Rollman is now the company’s chief compliance counsel, while Berger-Shapiro serves as an independent director at the company and was an early investor.

They are among five women in leadership roles at the GTI, which sponsored the mixer. Fifteen men make up the rest of the company’s leadership team. But Berger-Shapiro, a real estate developer by trade, claimed there’s “no old boys network” controlling the state’s burgeoning pot industry.

“The more this industry grows, the more opportunities there are for women,” Berger-Shapiro said.

Illinois Women in Cannabis co-founder Wendy Berger-Shapiro. | Provided photo

Illinois Women in Cannabis co-founder Wendy Berger-Shapiro. | Provided photo

She and Rollman are confident that those opportunities will open up when the state legalizes pot for recreational use, something Rollman thinks hinges on the election of Democratic gubernatorial candidate J.B. Pritzker, who has vowed to do just that.

Rollman ultimately hopes to expand Illinois Women of Cannabis from a network of like-minded professionals to an advocacy group that can lobby for those sorts of legislative changes.

In the meantime, the group’s leaders want to continue empowering women like Amanda Guerrero to find success in the cannabis industry.

Guerrero was merely a curious pot smoker when she began exploring the legal cannabis industry in 2015. She had grown tired of her nanny job and was looking for a “good out.”

That’s when her father, a retired Chicago Police officer who had invested in a marijuana dispensary, encouraged her to give the pot business a shot.

“I was just really trying to find my place in the world,” Guerrero said as other attendees lit joints and passed weed vaporizers. “If my cop dad who used to bust me in high school for smoking weed is telling me to get into this, I should take a serious look at it.”

Amanda Guerrero (left) and fellow Illinois Women in Cannabis member Kalee Hooghkirk. | Tom Schuba/Sun-Times

Amanda Guerrero (left) and fellow Illinois Women in Cannabis member Kalee Hooghkirk. | Tom Schuba/Sun-Times

After going to a few cannabis networking events, Guerrero secured a job at Cannamed Talent Solutions, a pot industry recruitment firm that was based in Streeterville. In 2016, an investor in the now-defunct company encouraged her to attend a meeting at Rollman’s former law office.

“It really was an impactful moment when I got connected to the ladies of [Illinois Women in Cannabis],” Guerrero said. “Without these ladies, without this industry, I’m very confident I would not be who I am today and I’m just so eternally grateful.”

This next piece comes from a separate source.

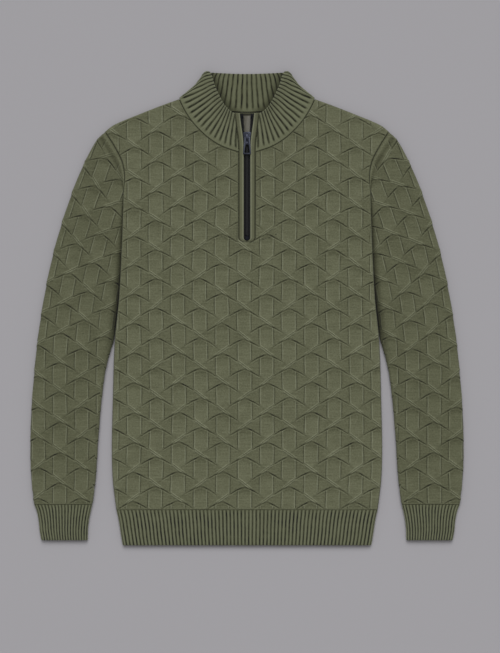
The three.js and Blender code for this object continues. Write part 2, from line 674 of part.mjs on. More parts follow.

Guerrero now works for Denver-based Vangst, an industry-leading staffing firm. The company is helmed by founder and CEO Karson Humiston, a 25-year-old woman who was featured in Forbes’ vaunted 30 Under 30 issue last year.

Despite relocating to Colorado, Guerrero still finds time to connect with fellow Illinois Women in Cannabis members.

Yasmin Pena, the only woman working as a gardener at Cresco Labs’ Joliet cultivation center, joined the group during the July 19 summer social.

Like GTI, Chicago-based Cresco currently operates dispensaries and cultivation centers in multiple states, including Illinois, Massachusetts and Ohio. The company has also announced plans to expand to California, Nevada and Arizona.

While studying horticulture at the College of DuPage, Pena convinced an instructor who had visited Cresco to invite someone from the company to speak to her class.

“I just networked from there,” she said.

Yasmin Pena, the only female gardener at Cresco Labs’ Joliet cultivation facility. | Tom Schuba/Sun-Times

Yasmin Pena, the only female gardener at Cresco Labs’ Joliet cultivation facility. | Tom Schuba/Sun-Times

Pena praised Cresco’s “family-oriented” corporate culture and likened the company to “the Nike of cannabis.”

Cresco’s executive leadership team currently has 10 members, all of whom are men. While Pena said she’s abundantly aware of the gender gap in the cannabis industry, she also sees women making substantial headway in certain areas, like management and production.

For now, she looks forward to competing with her male counterparts to see who can grow the best weed, although the work can often be grueling.

“I’m the only girl with [seven] dudes,” Pena said. “I have to lift 120 pounds like the dudes. I have to lift water. Everything that those seven dudes do, I have to do.”

Nevertheless, Pena said she felt “less lonely” after meeting more female cannabis workers at the Illinois Women in Cannabis event.

“There’s other women here and they may not be in gardening, but I have a support system,” she said.